How should I recalculate margin of safety as my business grows?

Recalculate whenever your cost structure or pricing changes materially—typically quarterly for stable businesses, monthly for volatile sectors. Growth often increases fixed costs (larger staff, better facilities), which raises your breakeven point and potentially shrinks your margin despite higher absolute sales. If you're launching a new product line, calculate its margin separately, as blended figures may mask weak performers. Also revisit assumptions annually: supplier contracts, labour rates, and customer acquisition costs rarely stay constant.

Should I use breakeven sales or breakeven units?

Both are useful for different purposes. Breakeven sales (in pounds or dollars) matter for financial planning and cashflow management. Breakeven units inform operational decisions—production scheduling, inventory targets, sales team sizing. If you sell multiple products at different margins, switching between the two can reveal insights: aggregate sales might look healthy, but unit volume may be too low to justify fixed investments. Calculate both and cross-reference them.
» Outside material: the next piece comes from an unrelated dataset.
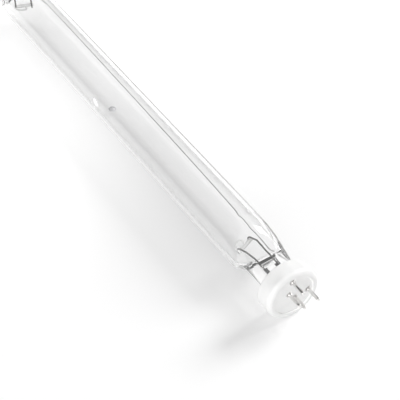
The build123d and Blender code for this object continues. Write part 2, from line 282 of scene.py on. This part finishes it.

How do I improve my margin of safety without raising prices?

Reduce your cost-per-unit through operational efficiency: negotiate supplier contracts, streamline manufacturing, automate repetitive tasks, or eliminate waste. Even a 5% cost reduction can substantially raise your margin. You can also shift your product mix toward higher-margin items, improve conversion rates (same sales volume, fewer units needed), or bundle offerings to increase average transaction value. Finally, scrutinise fixed costs: a 10% reduction in overhead lowers your breakeven point and widens your safety cushion without touching variable costs or pricing.